Die and mold transport between storage and stamping presses requires precise positioning and gentle handling. Transfer carts with custom fixtures protect expensive tooling and allow one operator to move loads that previously required a forklift driver plus spotters.

Wind and Power Generation

Turbine components, transformer cores, and generator rotors often exceed 100 tons and have irregular shapes that defy forklift handling. Multi-axle transfer carts with synchronized drive systems distribute weight and provide the controlled movement these high-value components require.

General Factory Logistics

Cross-workshop transport of raw materials, work-in-progress, and finished goods. A 5-ton cart costs roughly what a mid-range forklift costs but carries loads the forklift cannot, operates with less training, and generates no emissions inside the facility.

Should Your Facility Use One?

Three indicators that a remote-controlled electric transfer cart belongs in your facility:

  1. You move loads over 3 tons regularly. At these weights, manual handling is impossible and forklift alternatives require specialized equipment and operator certification.

  2. Your routes are variable and human judgment matters. If every trip follows the same path, automation might make sense. If routes change per job and operators navigate around temporary obstacles, remote control preserves flexibility.

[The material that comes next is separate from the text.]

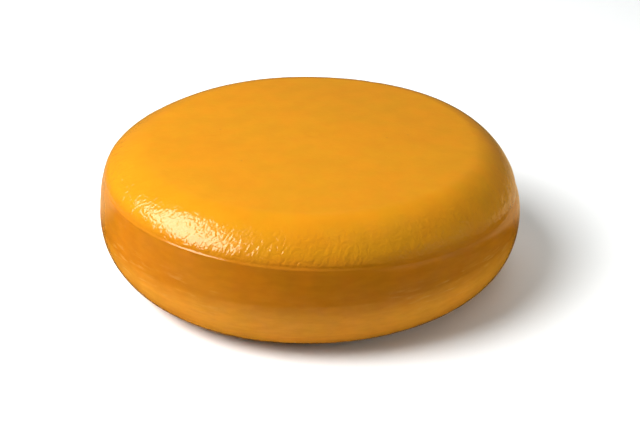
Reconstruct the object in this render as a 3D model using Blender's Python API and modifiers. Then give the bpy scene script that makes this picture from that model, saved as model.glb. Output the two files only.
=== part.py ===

  3. Floor loading or aisle width limits forklifts. Transfer carts spread weight across more wheels, reducing floor pressure. They also operate in aisles 1.5–2 meters wide—impossible for standard counterbalance forklifts.

Conclusion

A remote-controlled electric transfer cart is best understood not as a machine but as a capability: the ability to move anything heavy, anywhere on the factory floor, under complete human control, without the cost or complexity of automation. For facilities that handle heavy loads across variable routes, it remains the most practical material handling investment available.